A good follow-up book, which is more general in its scope but mentions similar behaviors, is "The Social Animal" by Elliot Aronson.


I like to read about this, because I'm often confused about human behavior. Sometimes I'm tempted to leverage it, but I can't shake the feeling of how shallow and amoral it is, or just even dehumanizing. That said, there are times when you need to ensure certain things for yourself, free for all, and it become a competitive advantage.


95% of people make any decision based on what their peer group does. Only 5% make up their own mind on any given issue.

This changes issue by issue and people who make up their own mind on some issues, follow the 95% peer group on others.

This is the most revelatory insight for me from a book packed to the brim with insights and science and evidence and wit


Funny, I just purchased that book a few weeks ago. It's very interesting to me; I hadn't realized humans are so susceptible to manipulation (including me).

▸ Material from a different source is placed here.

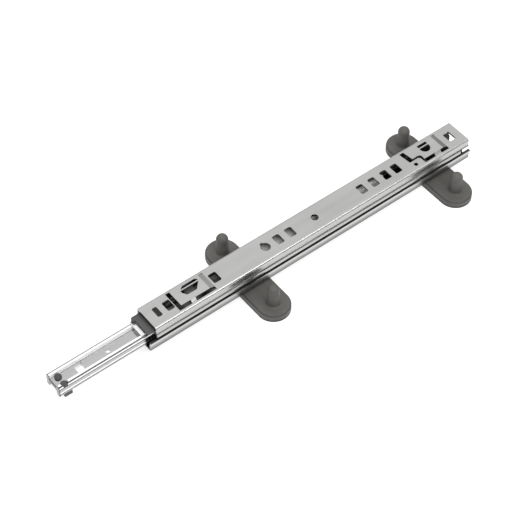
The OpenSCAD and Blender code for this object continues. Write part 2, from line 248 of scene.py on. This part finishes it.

I wish you could just hand someone a list of logical, rational arguments and they would read the list and change their mind, but no, things don't work that way.


If you want to see how susceptible we are are to manipulation, go see a good magic show (no pun intended).


What can lead to defensive change is the emotional experience of being run over by those using such techniques for hostile ends. Prey eventually learn to identify predators who don't have visually identifying characteristics.


I think this is useful for learning how to defend against those trying to influence you. As one of the top salespeople in my field, I can confidently say this tactic is not a necessity.


Of current relevance, Cialdini discusses the statistical effect of publicized suicides on imitative suicides, and particularly on suicides by airline pilots. Disquieting stuff.